— REQUIREMENT —
Repeat the entire listing exactly as written.
--- Start ---
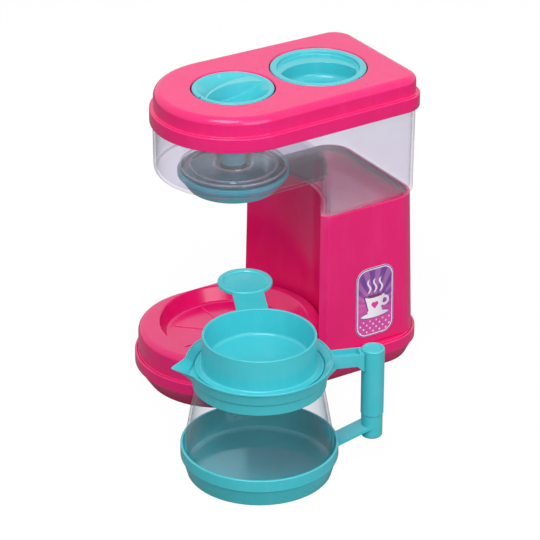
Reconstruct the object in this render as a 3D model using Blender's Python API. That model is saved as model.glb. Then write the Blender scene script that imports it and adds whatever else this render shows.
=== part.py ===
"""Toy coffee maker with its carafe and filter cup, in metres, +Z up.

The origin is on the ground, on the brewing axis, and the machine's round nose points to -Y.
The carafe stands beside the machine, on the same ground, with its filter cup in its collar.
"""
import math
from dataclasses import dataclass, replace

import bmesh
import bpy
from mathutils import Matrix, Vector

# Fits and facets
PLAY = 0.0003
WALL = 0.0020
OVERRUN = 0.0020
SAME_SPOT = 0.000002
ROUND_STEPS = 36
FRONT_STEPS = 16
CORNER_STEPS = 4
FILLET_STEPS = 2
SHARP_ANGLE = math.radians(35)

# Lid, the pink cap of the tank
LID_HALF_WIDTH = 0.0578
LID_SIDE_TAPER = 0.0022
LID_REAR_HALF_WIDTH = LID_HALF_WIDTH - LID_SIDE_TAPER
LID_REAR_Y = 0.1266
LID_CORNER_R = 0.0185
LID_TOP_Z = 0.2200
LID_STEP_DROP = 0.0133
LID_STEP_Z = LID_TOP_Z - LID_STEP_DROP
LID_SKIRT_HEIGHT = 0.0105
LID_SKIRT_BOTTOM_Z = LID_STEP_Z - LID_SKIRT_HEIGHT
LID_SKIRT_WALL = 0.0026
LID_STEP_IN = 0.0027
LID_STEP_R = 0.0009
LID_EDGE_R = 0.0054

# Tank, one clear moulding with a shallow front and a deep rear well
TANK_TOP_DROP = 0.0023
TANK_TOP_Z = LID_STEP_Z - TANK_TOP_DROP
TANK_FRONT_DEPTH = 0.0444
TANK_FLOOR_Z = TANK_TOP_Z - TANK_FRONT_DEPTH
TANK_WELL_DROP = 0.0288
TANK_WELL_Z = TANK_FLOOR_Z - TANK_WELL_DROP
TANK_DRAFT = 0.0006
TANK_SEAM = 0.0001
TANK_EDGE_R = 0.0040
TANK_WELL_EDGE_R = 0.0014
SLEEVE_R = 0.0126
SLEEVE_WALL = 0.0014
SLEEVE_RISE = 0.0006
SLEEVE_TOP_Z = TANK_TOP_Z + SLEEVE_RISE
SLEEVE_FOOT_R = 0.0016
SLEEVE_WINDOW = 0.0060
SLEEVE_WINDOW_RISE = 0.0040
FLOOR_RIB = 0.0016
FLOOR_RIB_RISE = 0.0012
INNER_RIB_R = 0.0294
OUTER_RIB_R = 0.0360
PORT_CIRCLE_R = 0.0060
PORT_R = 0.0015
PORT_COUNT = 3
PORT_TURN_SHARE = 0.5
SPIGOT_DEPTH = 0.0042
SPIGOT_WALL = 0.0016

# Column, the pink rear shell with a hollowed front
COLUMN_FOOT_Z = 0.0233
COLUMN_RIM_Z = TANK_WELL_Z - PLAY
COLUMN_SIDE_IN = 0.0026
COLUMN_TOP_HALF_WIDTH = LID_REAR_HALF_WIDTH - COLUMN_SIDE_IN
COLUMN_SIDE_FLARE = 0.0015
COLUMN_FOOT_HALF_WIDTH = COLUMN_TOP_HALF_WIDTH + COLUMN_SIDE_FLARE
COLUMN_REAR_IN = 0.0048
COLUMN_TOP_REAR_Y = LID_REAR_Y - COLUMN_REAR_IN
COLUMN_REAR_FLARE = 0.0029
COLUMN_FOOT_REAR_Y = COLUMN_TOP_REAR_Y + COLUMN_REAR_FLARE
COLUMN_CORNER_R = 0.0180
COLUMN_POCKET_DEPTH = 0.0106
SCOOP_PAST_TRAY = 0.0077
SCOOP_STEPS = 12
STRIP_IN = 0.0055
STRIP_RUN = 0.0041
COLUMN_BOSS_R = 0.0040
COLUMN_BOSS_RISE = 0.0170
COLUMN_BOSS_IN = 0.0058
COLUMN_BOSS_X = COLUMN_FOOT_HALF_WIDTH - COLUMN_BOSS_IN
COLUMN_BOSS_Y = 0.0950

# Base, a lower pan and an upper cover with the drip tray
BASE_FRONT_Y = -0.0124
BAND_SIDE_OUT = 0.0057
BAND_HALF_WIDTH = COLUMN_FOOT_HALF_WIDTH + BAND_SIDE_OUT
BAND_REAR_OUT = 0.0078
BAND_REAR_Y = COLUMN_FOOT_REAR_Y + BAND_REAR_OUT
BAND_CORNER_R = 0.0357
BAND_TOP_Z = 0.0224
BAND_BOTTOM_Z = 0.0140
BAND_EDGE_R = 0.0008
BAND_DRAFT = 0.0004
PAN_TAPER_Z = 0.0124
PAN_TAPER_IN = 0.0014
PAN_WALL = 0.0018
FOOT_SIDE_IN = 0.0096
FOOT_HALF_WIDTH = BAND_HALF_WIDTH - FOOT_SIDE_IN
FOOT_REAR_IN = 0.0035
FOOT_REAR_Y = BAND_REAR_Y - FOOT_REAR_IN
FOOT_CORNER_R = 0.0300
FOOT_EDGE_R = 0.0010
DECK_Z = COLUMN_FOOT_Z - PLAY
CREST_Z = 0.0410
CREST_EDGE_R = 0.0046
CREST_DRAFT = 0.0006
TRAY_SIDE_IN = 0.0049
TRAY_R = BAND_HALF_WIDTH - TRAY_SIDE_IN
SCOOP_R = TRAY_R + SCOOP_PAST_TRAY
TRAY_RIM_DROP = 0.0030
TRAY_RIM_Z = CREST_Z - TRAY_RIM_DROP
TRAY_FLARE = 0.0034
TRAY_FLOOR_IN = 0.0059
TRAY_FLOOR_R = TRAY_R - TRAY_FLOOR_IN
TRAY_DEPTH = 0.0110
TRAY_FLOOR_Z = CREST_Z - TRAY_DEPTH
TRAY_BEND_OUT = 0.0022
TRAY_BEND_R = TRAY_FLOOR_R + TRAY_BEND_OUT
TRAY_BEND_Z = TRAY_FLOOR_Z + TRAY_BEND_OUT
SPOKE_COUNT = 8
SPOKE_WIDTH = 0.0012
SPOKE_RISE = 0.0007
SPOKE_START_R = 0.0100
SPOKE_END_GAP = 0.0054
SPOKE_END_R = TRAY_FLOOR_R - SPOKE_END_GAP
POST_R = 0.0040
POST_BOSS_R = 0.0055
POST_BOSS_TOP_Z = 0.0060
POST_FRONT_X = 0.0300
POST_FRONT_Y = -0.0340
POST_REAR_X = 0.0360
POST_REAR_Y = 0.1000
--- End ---
— TASK RESULT —
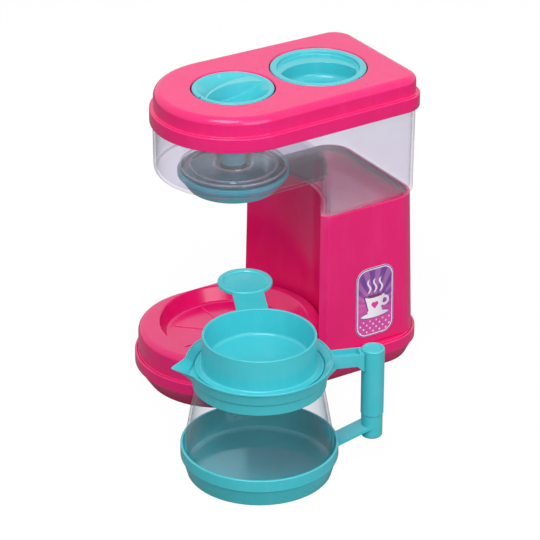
Reconstruct the object in this render as a 3D model using Blender's Python API. That model is saved as model.glb. Then write the Blender scene script that imports it and adds whatever else this render shows.
=== part.py ===
"""Toy coffee maker with its carafe and filter cup, in metres, +Z up.

The origin is on the ground, on the brewing axis, and the machine's round nose points to -Y.
The carafe stands beside the machine, on the same ground, with its filter cup in its collar.
"""
import math
from dataclasses import dataclass, replace

import bmesh
import bpy
from mathutils import Matrix, Vector

# Fits and facets
PLAY = 0.0003
WALL = 0.0020
OVERRUN = 0.0020
SAME_SPOT = 0.000002
ROUND_STEPS = 36
FRONT_STEPS = 16
CORNER_STEPS = 4
FILLET_STEPS = 2
SHARP_ANGLE = math.radians(35)

# Lid, the pink cap of the tank
LID_HALF_WIDTH = 0.0578
LID_SIDE_TAPER = 0.0022
LID_REAR_HALF_WIDTH = LID_HALF_WIDTH - LID_SIDE_TAPER
LID_REAR_Y = 0.1266
LID_CORNER_R = 0.0185
LID_TOP_Z = 0.2200
LID_STEP_DROP = 0.0133
LID_STEP_Z = LID_TOP_Z - LID_STEP_DROP
LID_SKIRT_HEIGHT = 0.0105
LID_SKIRT_BOTTOM_Z = LID_STEP_Z - LID_SKIRT_HEIGHT
LID_SKIRT_WALL = 0.0026
LID_STEP_IN = 0.0027
LID_STEP_R = 0.0009
LID_EDGE_R = 0.0054

# Tank, one clear moulding with a shallow front and a deep rear well
TANK_TOP_DROP = 0.0023
TANK_TOP_Z = LID_STEP_Z - TANK_TOP_DROP
TANK_FRONT_DEPTH = 0.0444
TANK_FLOOR_Z = TANK_TOP_Z - TANK_FRONT_DEPTH
TANK_WELL_DROP = 0.0288
TANK_WELL_Z = TANK_FLOOR_Z - TANK_WELL_DROP
TANK_DRAFT = 0.0006
TANK_SEAM = 0.0001
TANK_EDGE_R = 0.0040
TANK_WELL_EDGE_R = 0.0014
SLEEVE_R = 0.0126
SLEEVE_WALL = 0.0014
SLEEVE_RISE = 0.0006
SLEEVE_TOP_Z = TANK_TOP_Z + SLEEVE_RISE
SLEEVE_FOOT_R = 0.0016
SLEEVE_WINDOW = 0.0060
SLEEVE_WINDOW_RISE = 0.0040
FLOOR_RIB = 0.0016
FLOOR_RIB_RISE = 0.0012
INNER_RIB_R = 0.0294
OUTER_RIB_R = 0.0360
PORT_CIRCLE_R = 0.0060
PORT_R = 0.0015
PORT_COUNT = 3
PORT_TURN_SHARE = 0.5
SPIGOT_DEPTH = 0.0042
SPIGOT_WALL = 0.0016

# Column, the pink rear shell with a hollowed front
COLUMN_FOOT_Z = 0.0233
COLUMN_RIM_Z = TANK_WELL_Z - PLAY
COLUMN_SIDE_IN = 0.0026
COLUMN_TOP_HALF_WIDTH = LID_REAR_HALF_WIDTH - COLUMN_SIDE_IN
COLUMN_SIDE_FLARE = 0.0015
COLUMN_FOOT_HALF_WIDTH = COLUMN_TOP_HALF_WIDTH + COLUMN_SIDE_FLARE
COLUMN_REAR_IN = 0.0048
COLUMN_TOP_REAR_Y = LID_REAR_Y - COLUMN_REAR_IN
COLUMN_REAR_FLARE = 0.0029
COLUMN_FOOT_REAR_Y = COLUMN_TOP_REAR_Y + COLUMN_REAR_FLARE
COLUMN_CORNER_R = 0.0180
COLUMN_POCKET_DEPTH = 0.0106
SCOOP_PAST_TRAY = 0.0077
SCOOP_STEPS = 12
STRIP_IN = 0.0055
STRIP_RUN = 0.0041
COLUMN_BOSS_R = 0.0040
COLUMN_BOSS_RISE = 0.0170
COLUMN_BOSS_IN = 0.0058
COLUMN_BOSS_X = COLUMN_FOOT_HALF_WIDTH - COLUMN_BOSS_IN
COLUMN_BOSS_Y = 0.0950

# Base, a lower pan and an upper cover with the drip tray
BASE_FRONT_Y = -0.0124
BAND_SIDE_OUT = 0.0057
BAND_HALF_WIDTH = COLUMN_FOOT_HALF_WIDTH + BAND_SIDE_OUT
BAND_REAR_OUT = 0.0078
BAND_REAR_Y = COLUMN_FOOT_REAR_Y + BAND_REAR_OUT
BAND_CORNER_R = 0.0357
BAND_TOP_Z = 0.0224
BAND_BOTTOM_Z = 0.0140
BAND_EDGE_R = 0.0008
BAND_DRAFT = 0.0004
PAN_TAPER_Z = 0.0124
PAN_TAPER_IN = 0.0014
PAN_WALL = 0.0018
FOOT_SIDE_IN = 0.0096
FOOT_HALF_WIDTH = BAND_HALF_WIDTH - FOOT_SIDE_IN
FOOT_REAR_IN = 0.0035
FOOT_REAR_Y = BAND_REAR_Y - FOOT_REAR_IN
FOOT_CORNER_R = 0.0300
FOOT_EDGE_R = 0.0010
DECK_Z = COLUMN_FOOT_Z - PLAY
CREST_Z = 0.0410
CREST_EDGE_R = 0.0046
CREST_DRAFT = 0.0006
TRAY_SIDE_IN = 0.0049
TRAY_R = BAND_HALF_WIDTH - TRAY_SIDE_IN
SCOOP_R = TRAY_R + SCOOP_PAST_TRAY
TRAY_RIM_DROP = 0.0030
TRAY_RIM_Z = CREST_Z - TRAY_RIM_DROP
TRAY_FLARE = 0.0034
TRAY_FLOOR_IN = 0.0059
TRAY_FLOOR_R = TRAY_R - TRAY_FLOOR_IN
TRAY_DEPTH = 0.0110
TRAY_FLOOR_Z = CREST_Z - TRAY_DEPTH
TRAY_BEND_OUT = 0.0022
TRAY_BEND_R = TRAY_FLOOR_R + TRAY_BEND_OUT
TRAY_BEND_Z = TRAY_FLOOR_Z + TRAY_BEND_OUT
SPOKE_COUNT = 8
SPOKE_WIDTH = 0.0012
SPOKE_RISE = 0.0007
SPOKE_START_R = 0.0100
SPOKE_END_GAP = 0.0054
SPOKE_END_R = TRAY_FLOOR_R - SPOKE_END_GAP
POST_R = 0.0040
POST_BOSS_R = 0.0055
POST_BOSS_TOP_Z = 0.0060
POST_FRONT_X = 0.0300
POST_FRONT_Y = -0.0340
POST_REAR_X = 0.0360
POST_REAR_Y = 0.1000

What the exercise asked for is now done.